À partir du mois de mai, il était prévisible que la moisson de l'été 2010 serait mauvaise. Des pluies torrentielles dans les zones céréalières du Canada ou l'absence de pluie qui se prolongeait dans les régions russes productrices de blé laissaient présager le pire. La Russie et le Canada sont respectivement les deuxième et troisième exportateurs mondiaux de blé derrière les États-Unis. Le prix des contrats sur les tonnes de blé livrables après la moisson a donc commencé à monter. Puis, avec la canicule qui s'est prolongée en Russie, entraînant la perte de 20 % de la récolte, on a assisté à la ruée des fonds spéculatifs sur le marché du blé. Achetant et vendant les contrats à un rythme effréné, dans le seul souci d'un profit quasi instantané, ces spéculateurs ont amplifié la hausse. Le 21 juillet, le record absolu des transactions à Paris a été atteint : 50 000 lots, l'équivalent de 7 % de la récolte française, ont changé de main en un jour.

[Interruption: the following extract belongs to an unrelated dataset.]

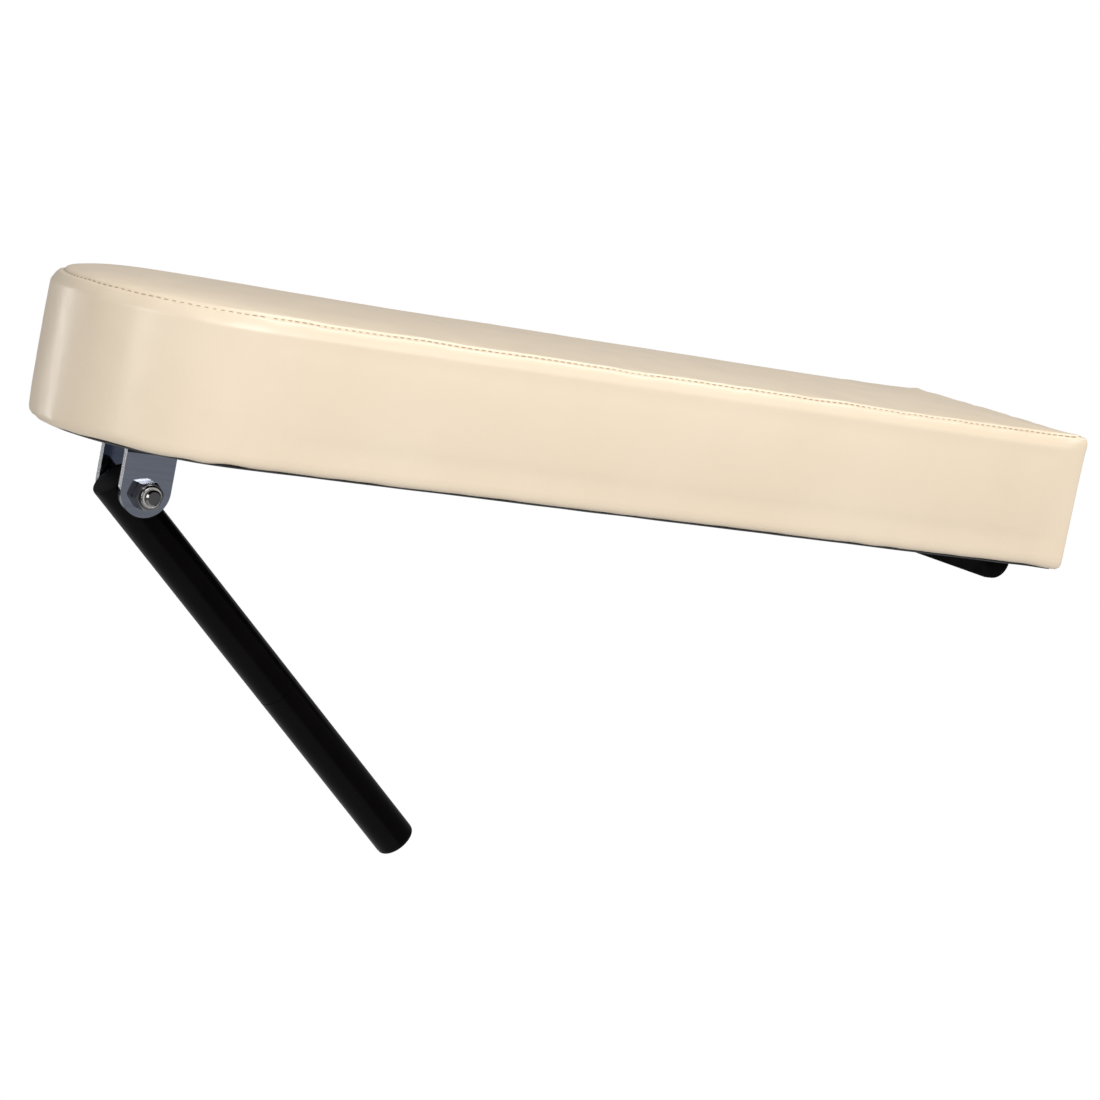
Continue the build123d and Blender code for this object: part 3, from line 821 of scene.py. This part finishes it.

Les sociétés qui négocient ces contrats sont des fonds d'investissement agricoles, liés la plupart du temps aux grandes banques. Un des premiers a été créé en 1991 par Goldman Sachs, et depuis ils se sont multipliés au point de dominer aujourd'hui presque entièrement les marchés des matières premières agricoles. En 2008, un rapport des Nations unies estimait que 80 % des contrats de blé étaient détenus par de tels investisseurs, 65 % pour le maïs et 68 % pour le soja. Comme dans d'autres secteurs de la finance, ils peuvent influer sur les cours grâce aux volumes qu'ils traitent. Mais, dans le domaine des matières premières agricoles, cette spéculation a pour conséquence directe d'affamer les populations, en particulier celles des pays pauvres.
Les pays du Tiers Monde sont en effet les premiers importateurs des céréales commercialisées sur le marché international. L'Egypte, l'Algérie, le Nigeria ou les Philippines figurent ainsi parmi les plus gros acheteurs de blé. Toute hausse des prix y a forcément des conséquences catastrophiques. C'est ce qui s'était produit en 2008, où l'envolée des prix des produits de première nécessité, blé mais aussi riz ou maïs, avait provoqué des émeutes de la faim dans de nombreux pays : en Egypte, au Sénégal et en Côte d'Ivoire, à Haïti, en Indonésie ou aux Philippines.
Un tel système, capable de déclencher un désastre alimentaire mondial pour augmenter les profits de quelques-uns, mérite de disparaître.